WHAT IS THE NEW WAY TO PAY FOR COLLEGE?

MARIA GEFFERS

Tell us about your journey and when you knew where you wanted to go with your life.

LANCE MORGAN

I am the father of five kids, and as they started getting older, the more I became concerned with how I was going to help them pay for college. I had gotten into the financial industry as a way of giving myself an advantage for retirement. I was doing what everybody else was doing. I was teaching people how to use 529 plans. I was setting up 401(k)s for companies. I was doing IRAs, mutual funds, assets under management, all the traditional financial services work. When I decided to go and start my own company, the timing wasn't the greatest with the recession. It hit me hard. I ended up losing everything.

I cashed out my retirement and college savings and everything to help keep my employees. I was trying not to lay anybody off. We ended up losing our house and everything else trying to get the company up and running. Shortly after that, I realized it wasn't financial products that were the solution to everybody’s financial situation. It was about strategies and thinking about money completely differently than I had been taught to. I ran into a guy named Don Blanton who taught financial advisors about money and financial strategies.

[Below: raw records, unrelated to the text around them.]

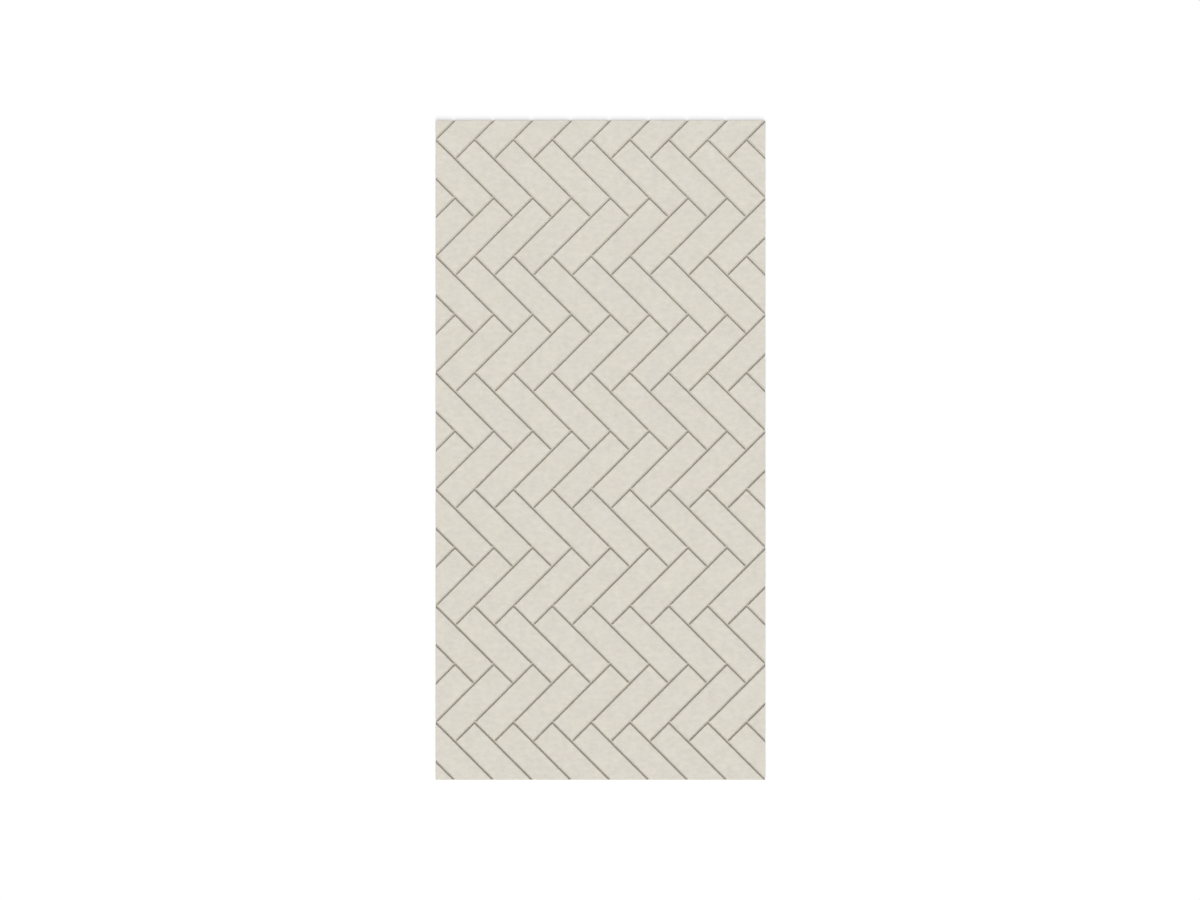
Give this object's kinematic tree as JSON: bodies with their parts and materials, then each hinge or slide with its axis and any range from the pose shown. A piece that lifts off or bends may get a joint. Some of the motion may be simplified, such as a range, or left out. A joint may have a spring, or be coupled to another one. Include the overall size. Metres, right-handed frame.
{
  "type": "acoustic panel",
  "caption": "Flat sheet of pressed felt that deadens sound in a room, with a herringbone of V grooves cut into its face and plain square edges.",
  "frame": {"origin": "middle of the back face, on which the panel lies", "axes": "+X across the panel to its right edge, +Y along the panel to its top edge, +Z out of the grooved face"},
  "size_m": [1.2, 2.4, 0.012],
  "materials": {
    "felt": "matte"
  },
  "bodies": {
    "root": {"felt_panel": "felt"}
  },
  "joints": []
}
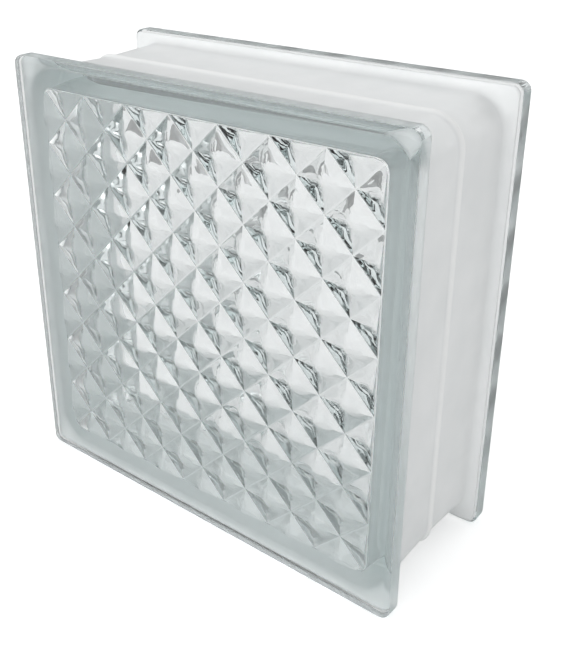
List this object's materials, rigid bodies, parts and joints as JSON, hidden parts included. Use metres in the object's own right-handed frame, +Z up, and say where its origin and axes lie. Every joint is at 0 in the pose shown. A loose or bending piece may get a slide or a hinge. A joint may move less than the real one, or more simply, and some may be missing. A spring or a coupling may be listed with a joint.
{
  "type": "glass block",
  "caption": "Square hollow glass block with a pressed diamond relief inside both faces, clear rims and a white coated channel round its edges.",
  "frame": {"origin": "middle of the underside, on the plane that the two clear rims stand on", "axes": "+X across the face to the right, +Y from the front face to the back face, +Z up the face"},
  "size_m": [0.19, 0.08, 0.19],
  "materials": {
    "front_glass": "fire polished",
    "back_glass": "fire polished",
    "white_coating": "satin painted coat"
  },
  "bodies": {
    "root": {"front_half": "front_glass", "back_half": "back_glass", "edge_coating": "white_coating"}
  },
  "joints": []
}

I ended up going through a year-long program learning about money and the six major wealth transfers.

One of the six was how you save and pay for college. At this point, I knew I had to make up for a lot of lost time because my kids were getting older, college was just around the corner, and I felt sick as a father who couldn't help them financially because I had lost everything. I knew I needed to catch up and make up for a lot of lost time. As I went through this program, I was quite embarrassed about how little I knew about financial strategies, because I was always taught how to sell products. I was never taught to think differently about money. During this program I learned to think differently about paying off your house, about saving and paying for college, about retirement, tax strategies, and other major capital purchases.

I have four daughters, so I have weddings to pay for. I started teaching my clients some of the things I had learned. The interest around college funding was popular because it can be a difficult subject to discuss. I know a lot of our clients who will work the rest of their life if they need to and are willing to make all sorts of sacrifices to help their kids with college. I admire them for that, but I'm also sick to my stomach for them, thinking about how much they must sacrifice.

We all want to help our kids get the best start in life. We want them to be able to choose the career they've always wanted. We want them to be able to go to the school they want to go to. We want to do it all without sacrificing our lifestyle or our retirement. This topic kept hitting home more as my kids got older and as I got closer to that situation myself, and I ended up in this niche. Not a lot of people teach what I teach. It's a little bit controversial because it's different. Most people think their goal is to save up enough money to pay for college. Then if they can pay cash, they feel like they've succeeded because they don't have to take out any loans.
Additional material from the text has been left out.